My answer to that question is a affirmative "Yes", for the simple reason that the slumbering privacy risk may reveal itself at any time, any place, sometimes intentionally, but very often by accident. Therefore, people who have access to the "footprints" of other people, should be careful as to what part of this information to reveal to the outside world, because they have no way of knowing whether the data may have identity-relevant meaning to others. Speaking "hypothetically" about a real case with strangers at a party, or putting your holiday pictures of strangers on the Internet, could be a risk to privacy and should therefore be avoided.
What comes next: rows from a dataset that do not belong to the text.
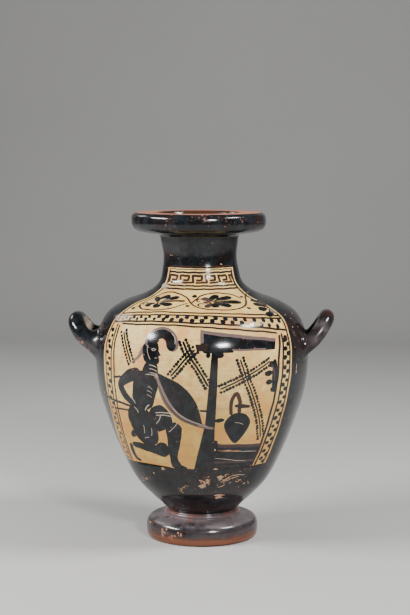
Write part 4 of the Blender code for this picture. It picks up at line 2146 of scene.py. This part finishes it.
@dataclass
class Studio:
    """A pale sweep, soft lights and the camera."""

    target: Place = (0.0, 0.0, 0.2)
    boxes: Sequence[Softbox] = (
        Softbox("light_left", -70.0, 30.0, 1.5, 0.76, 0.15, 38.0),
        Softbox("light_front", 27.0, 21.0, 2.0, 0.30, 0.13, 34.0),
        Softbox("light_right_high", 78.0, 47.0, 1.5, 0.46, 0.24, 27.0),
        Softbox("light_back", -126.0, 33.0, 1.8, 0.60, 0.50, 5.0),
    )
    air: float = 0.085
    air_colour: tuple = colour(0.9, 0.93, 1.0)
    floor_colour: tuple = colour(0.43, 0.425, 0.415)
    floor_shade: float = 0.94
    floor_front: float = -3.0
    floor_half: float = 4.0
    bend_from: float = 1.6
    bend_radius: float = 0.9
    sweep_top: float = 4.0
    camera_place: Place = (0.1152, -1.6019, 0.4184)
    camera_pitch_deg: float = 83.93
    camera_turn_deg: float = 4.0
    lens: float = 88.0
    sensor: float = 36.0

    def sweep(self) -> bpy.types.Object:
        """The floor, carried up behind the jar: a flat run, a quarter circle and a straight rise.

        Returns:
            The floor.
        """
        angle = np.linspace(0.0, math.pi / 2, 24)
        quarter = np.column_stack((np.sin(angle), -np.cos(angle)))
        bend = (self.bend_from, self.bend_radius) + self.bend_radius * quarter
        back = self.bend_from + self.bend_radius
        outline = np.vstack(([(self.floor_front, 0.0), (0.0, 0.0)], bend, [(back, self.sweep_top)]))
        sides = np.broadcast_to((-self.floor_half, self.floor_half), (len(outline), 2))
        depth, height = (np.repeat(column[:, None], 2, axis=1) for column in outline.T)
        unpainted = np.zeros((len(outline) - 1, 1, len(LAYERS)))
        skin = Surface.grid(np.stack((sides, depth, height), axis=-1) / MM, unpainted)
        shader = Shader("pale_floor")
        place = shader.node("ShaderNodeTexCoord", {}, {}, "Object")
        darker = colour(*(self.floor_shade * share for share in self.floor_colour[:3]))
        grey = shader.mix(shader.noise(place, 3.0), darker, self.floor_colour)
        shader.feed(shader.main.inputs["Base Color"], grey)
        shader.feed(shader.main.inputs["Roughness"], 0.85)
        return skin.make("floor", shader.material, 60.0)

    def light(self, box: Softbox) -> None:
        """Hang one soft light: its place is its bearing and elevation carried to its distance.

        Args:
            box: the light.
        """
        bearing, elevation = math.radians(box.bearing_deg), math.radians(box.elevation_deg)
        away = Vector(
            (
                math.sin(bearing) * math.cos(elevation),
                -math.cos(bearing) * math.cos(elevation),
                math.sin(elevation),
            )
        )
        lamp = bpy.data.lights.new(box.name, "AREA")
        lamp.shape = "RECTANGLE"
        lamp.size = box.width
        lamp.size_y = box.tall
        lamp.energy = box.watts
        holder = bpy.data.objects.new(box.name, lamp)
        holder.location = Vector(self.target) + away * box.distance
        holder.rotation_euler = away.to_track_quat("Z", "Y").to_euler()
        bpy.context.scene.collection.objects.link(holder)

    def build(self) -> None:
        """Set up floor, air, lights and camera."""
        self.sweep()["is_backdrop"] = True
        world = bpy.data.worlds.new("studio_air")
        world.use_nodes = True
        backdrop = world.node_tree.nodes["Background"]
        backdrop.inputs["Color"].default_value = self.air_colour
        backdrop.inputs["Strength"].default_value = self.air
        bpy.context.scene.world = world
        for box in self.boxes:
            self.light(box)
        camera = bpy.data.cameras.new("camera")
        camera.lens = self.lens
        camera.sensor_width = self.sensor
        camera.clip_start = 0.05
        holder = bpy.data.objects.new("camera", camera)
        holder.location = self.camera_place
        holder.rotation_euler = (math.radians(self.camera_pitch_deg), 0.0, math.radians(self.camera_turn_deg))
        bpy.context.scene.collection.objects.link(holder)
        bpy.context.scene.camera = holder


def finish_piece(piece: bpy.types.Object) -> None:
    """Hide the CAD jar and hang a piece on the body that it moves with.

    Args:
        piece: the piece.
    """
    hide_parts(JAR_NODE)
    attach(piece, CAD_BODY)
    log.info("%s: %d vertices", piece.name, len(piece.data.vertices))


def corners() -> list[list[float]]:
    """The shown object's lowest and highest corner as plain numbers."""
    return [[float(x) for x in corner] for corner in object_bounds()]


def main() -> None:
    """Build the jar, its handles and the studio."""
    logging.basicConfig(level=logging.INFO, format="%(name)s: %(message)s")
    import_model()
    finish = FiredClay().material()
    wall = Wall()
    finish_piece(Jar().build(finish))
    for handle in (
        SideHandles().handle("handle_right", 1),
        SideHandles().handle("handle_left", -1),
        BackHandle().handle("handle_back"),
    ):
        finish_piece(handle.build(wall, finish))
    Studio().build()


if __name__ == "__main__":
    main()
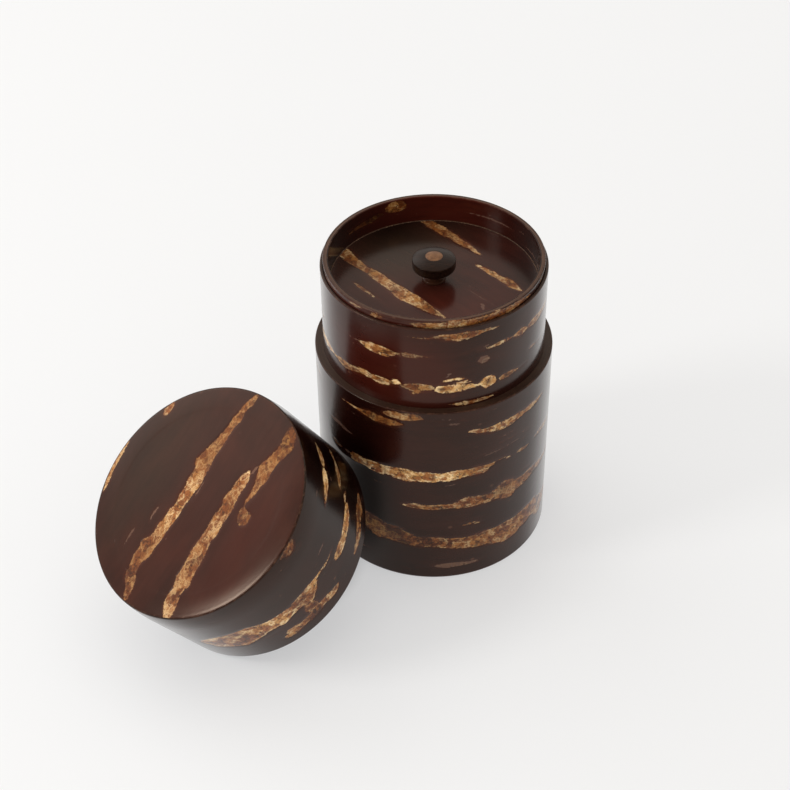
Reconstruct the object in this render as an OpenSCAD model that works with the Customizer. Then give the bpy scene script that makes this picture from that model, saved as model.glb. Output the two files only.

BUT, unlike the Article 29 Working Party, I don't think that it is necessary to bring such data under the scope of the Data Protection Directive by default. They could very well be protected by criminal law or civil/tort law, so as to address any harm that is inflicted on the individual by the misuse of these data. Where somebody intentionally or accidentally has revealed such "footprints" to other people, and by doing so has brought such data outside the original "sphere of access", the victim may very well have a valid claim on that person for violation of privacy, if this piece of information is later used to harm that person. But bringing ALL attributive footprints within the scope of data protection legislation is one big step too far.